**Task details:** For the entries that follow, tally the lines holding the string "materials". Give the total and nothing else.

**Records to use:**
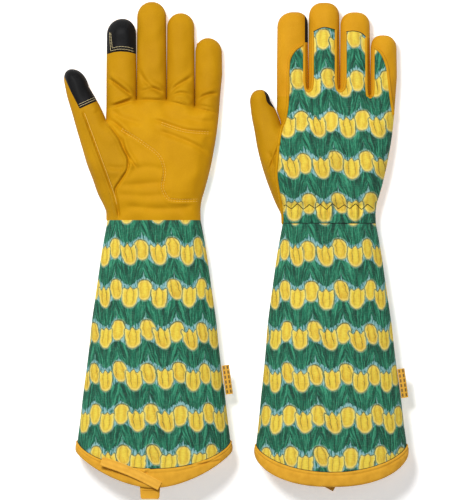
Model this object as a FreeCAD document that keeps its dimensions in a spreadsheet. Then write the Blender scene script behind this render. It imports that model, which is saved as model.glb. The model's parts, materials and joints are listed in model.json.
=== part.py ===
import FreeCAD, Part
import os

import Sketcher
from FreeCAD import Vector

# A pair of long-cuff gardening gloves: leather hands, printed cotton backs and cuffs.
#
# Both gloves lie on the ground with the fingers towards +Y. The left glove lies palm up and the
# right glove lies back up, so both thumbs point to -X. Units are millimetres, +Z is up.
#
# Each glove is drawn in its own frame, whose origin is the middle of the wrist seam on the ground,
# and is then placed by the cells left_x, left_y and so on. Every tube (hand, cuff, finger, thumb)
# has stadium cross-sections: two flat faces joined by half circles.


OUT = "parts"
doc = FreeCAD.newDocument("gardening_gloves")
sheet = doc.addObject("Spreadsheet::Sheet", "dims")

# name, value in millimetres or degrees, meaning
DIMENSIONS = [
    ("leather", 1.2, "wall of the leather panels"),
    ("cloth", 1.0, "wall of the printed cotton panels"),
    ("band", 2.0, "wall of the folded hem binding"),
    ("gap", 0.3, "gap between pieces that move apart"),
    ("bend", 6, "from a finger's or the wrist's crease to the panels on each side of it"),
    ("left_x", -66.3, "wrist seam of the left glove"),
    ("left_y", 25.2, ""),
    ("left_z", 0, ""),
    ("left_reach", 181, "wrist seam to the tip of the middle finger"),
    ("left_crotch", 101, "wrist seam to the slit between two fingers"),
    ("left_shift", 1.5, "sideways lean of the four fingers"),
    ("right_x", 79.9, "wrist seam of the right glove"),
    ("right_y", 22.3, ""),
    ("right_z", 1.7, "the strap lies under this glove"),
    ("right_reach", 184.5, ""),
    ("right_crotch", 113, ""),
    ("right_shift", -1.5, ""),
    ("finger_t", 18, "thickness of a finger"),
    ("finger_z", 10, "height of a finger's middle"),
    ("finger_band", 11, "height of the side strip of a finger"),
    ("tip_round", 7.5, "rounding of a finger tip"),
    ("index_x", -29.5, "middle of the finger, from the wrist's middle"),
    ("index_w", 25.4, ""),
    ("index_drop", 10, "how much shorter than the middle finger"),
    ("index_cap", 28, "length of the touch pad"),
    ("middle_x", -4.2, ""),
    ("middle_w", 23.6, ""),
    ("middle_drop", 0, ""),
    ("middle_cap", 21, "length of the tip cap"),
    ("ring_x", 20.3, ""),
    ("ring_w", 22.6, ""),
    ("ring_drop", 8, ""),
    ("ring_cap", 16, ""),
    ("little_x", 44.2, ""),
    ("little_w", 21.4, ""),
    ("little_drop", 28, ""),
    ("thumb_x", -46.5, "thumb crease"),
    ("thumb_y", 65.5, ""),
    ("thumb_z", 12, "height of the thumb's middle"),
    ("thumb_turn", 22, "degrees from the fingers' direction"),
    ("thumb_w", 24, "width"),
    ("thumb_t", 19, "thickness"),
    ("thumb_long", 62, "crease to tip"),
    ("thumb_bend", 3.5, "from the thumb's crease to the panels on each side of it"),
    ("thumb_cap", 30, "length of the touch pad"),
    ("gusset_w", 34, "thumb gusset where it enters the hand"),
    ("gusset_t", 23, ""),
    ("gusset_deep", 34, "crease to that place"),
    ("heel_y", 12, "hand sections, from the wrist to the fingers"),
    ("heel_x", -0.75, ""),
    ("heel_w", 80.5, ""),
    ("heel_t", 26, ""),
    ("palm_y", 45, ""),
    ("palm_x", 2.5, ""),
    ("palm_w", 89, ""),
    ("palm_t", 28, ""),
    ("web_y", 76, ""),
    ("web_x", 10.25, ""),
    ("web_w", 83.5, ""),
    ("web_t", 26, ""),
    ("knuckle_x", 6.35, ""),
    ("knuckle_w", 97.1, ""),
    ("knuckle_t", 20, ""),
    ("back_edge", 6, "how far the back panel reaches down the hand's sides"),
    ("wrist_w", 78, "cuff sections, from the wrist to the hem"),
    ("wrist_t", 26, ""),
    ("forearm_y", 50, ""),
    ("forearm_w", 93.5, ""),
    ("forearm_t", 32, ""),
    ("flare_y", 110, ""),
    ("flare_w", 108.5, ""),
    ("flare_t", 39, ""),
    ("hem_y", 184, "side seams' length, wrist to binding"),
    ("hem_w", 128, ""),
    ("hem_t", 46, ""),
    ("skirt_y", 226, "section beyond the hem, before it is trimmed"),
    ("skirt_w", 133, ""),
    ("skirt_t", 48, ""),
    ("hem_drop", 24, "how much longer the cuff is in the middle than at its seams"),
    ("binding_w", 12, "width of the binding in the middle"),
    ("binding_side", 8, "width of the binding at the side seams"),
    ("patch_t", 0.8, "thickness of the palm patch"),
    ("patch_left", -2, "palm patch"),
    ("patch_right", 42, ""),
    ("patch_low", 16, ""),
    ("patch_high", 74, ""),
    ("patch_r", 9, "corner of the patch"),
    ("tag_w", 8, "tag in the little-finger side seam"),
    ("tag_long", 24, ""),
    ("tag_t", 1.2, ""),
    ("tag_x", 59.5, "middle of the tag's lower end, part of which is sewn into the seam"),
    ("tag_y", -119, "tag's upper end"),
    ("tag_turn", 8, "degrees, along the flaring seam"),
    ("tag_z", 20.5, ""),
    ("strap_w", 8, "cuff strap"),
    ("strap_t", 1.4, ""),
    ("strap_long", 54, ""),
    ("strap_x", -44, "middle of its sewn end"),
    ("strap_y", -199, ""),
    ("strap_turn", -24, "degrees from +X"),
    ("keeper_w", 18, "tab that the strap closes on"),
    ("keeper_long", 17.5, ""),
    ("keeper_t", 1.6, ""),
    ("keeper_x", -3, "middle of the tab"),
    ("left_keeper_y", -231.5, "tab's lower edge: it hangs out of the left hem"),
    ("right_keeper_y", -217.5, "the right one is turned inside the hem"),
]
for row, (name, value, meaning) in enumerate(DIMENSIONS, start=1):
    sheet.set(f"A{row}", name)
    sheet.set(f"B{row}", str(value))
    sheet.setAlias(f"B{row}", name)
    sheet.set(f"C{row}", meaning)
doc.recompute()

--

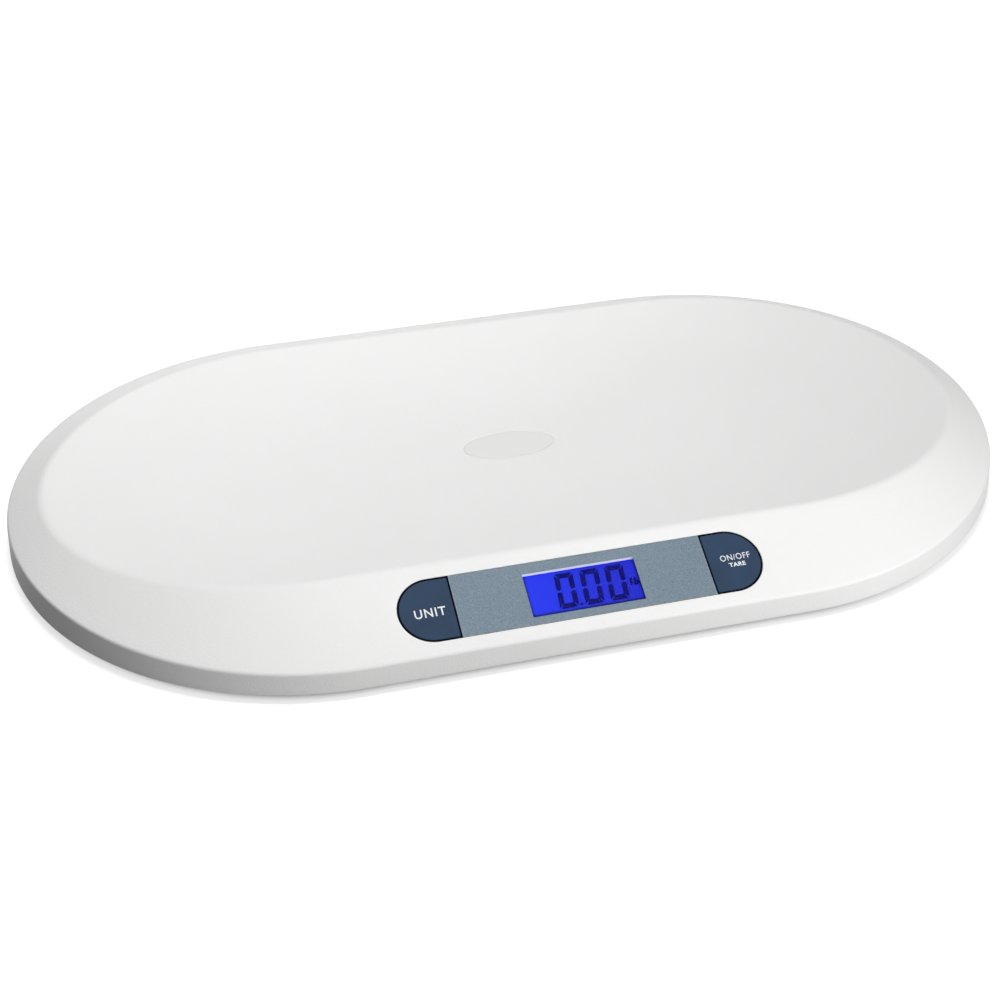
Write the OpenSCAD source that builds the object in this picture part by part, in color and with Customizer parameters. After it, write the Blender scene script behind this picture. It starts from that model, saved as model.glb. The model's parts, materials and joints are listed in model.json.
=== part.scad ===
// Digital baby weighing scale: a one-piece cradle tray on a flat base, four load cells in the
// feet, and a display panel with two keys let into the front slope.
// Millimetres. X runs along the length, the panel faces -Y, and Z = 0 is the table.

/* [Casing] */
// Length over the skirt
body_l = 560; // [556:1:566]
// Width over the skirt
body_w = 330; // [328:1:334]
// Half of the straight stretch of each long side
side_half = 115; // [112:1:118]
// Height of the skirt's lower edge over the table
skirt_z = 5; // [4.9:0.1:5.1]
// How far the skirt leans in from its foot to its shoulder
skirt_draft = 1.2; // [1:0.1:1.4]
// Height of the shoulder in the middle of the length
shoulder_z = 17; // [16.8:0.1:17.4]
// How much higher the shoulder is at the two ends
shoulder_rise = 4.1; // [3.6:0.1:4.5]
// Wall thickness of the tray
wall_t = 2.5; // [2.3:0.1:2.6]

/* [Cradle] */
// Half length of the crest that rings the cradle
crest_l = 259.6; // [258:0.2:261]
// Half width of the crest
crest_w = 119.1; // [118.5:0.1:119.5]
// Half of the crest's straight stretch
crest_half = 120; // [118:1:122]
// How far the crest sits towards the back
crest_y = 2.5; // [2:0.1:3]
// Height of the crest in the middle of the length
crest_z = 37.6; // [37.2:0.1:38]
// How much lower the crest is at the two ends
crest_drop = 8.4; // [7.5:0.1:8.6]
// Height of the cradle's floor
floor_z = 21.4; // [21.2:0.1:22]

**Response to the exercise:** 2